Calls for energy independence have been a popular in presidential speeches for decades – including President Obama, who pledged the same, and last year laid out a goal of curbing oil imports by one-third over the next decade. But Romney’s plan is very different than the Obama energy agenda.
It calls for:
- Dramatically expanding offshore oil and gas leasing, including five-year leasing plans to “set minimum production targets” and ensure that “state-of-the-art processes and safeguards for offshore drilling are implemented in a manner designed to support rather than block exploration and production.”
- Approving the Keystone XL oil pipeline on “Day One”, and improving cooperation on cross border pipelines with Canada and Mexico.
- Work with EPA “to strengthen environmental protection without destroying jobs, paralyzing industry or barring the use of resources like coal.”
- Empowering states to “to oversee the development and production of all forms of energy on federal lands within their borders, excluding only lands specially designated off-limits.”
- Formation of a State Energy Development Council.

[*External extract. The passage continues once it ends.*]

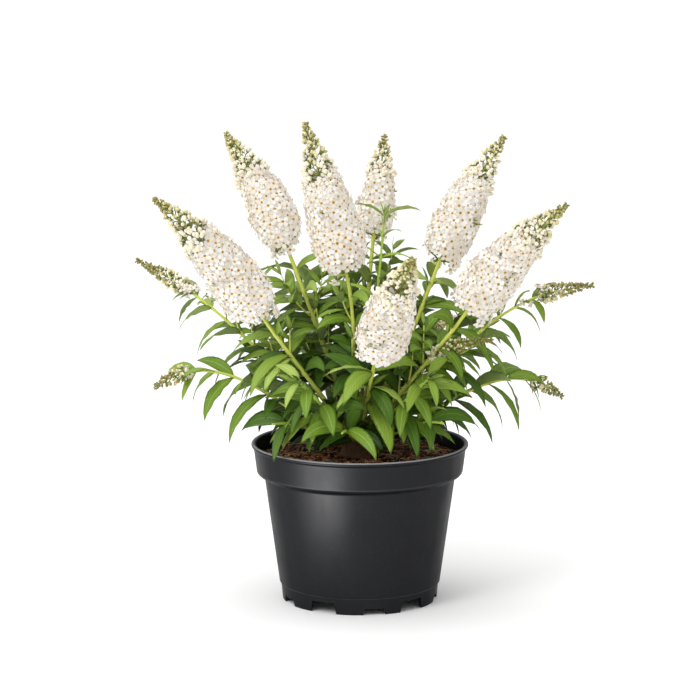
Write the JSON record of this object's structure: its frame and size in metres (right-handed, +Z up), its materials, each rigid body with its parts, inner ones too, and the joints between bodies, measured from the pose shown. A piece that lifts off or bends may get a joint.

As for renewable energy, the plan promises that “the same policies that will open access to land for oil, gas, and coal development can also open access for the construction of wind, solar, and hydropower facilities.”
The plan, also calls the Obama Administrations green jobs “obsession” unhealthy, noting that “green” jobs in Europe have come at a high cost – According to the plan, Spain’s experience shows that each new “green” job created destroyed 2.2 others. The price tag in subsidies rose to nearly $1.5 million per job in the wind industry. And according to the plan, in the United Kingdom, 3.7 jobs were lost for every new “green” job created.
The plan notes that here in the United States, of 3,586 recent graduates of a Department of Labor-sponsored “green” jobs training program, only 466 were able to find jobs.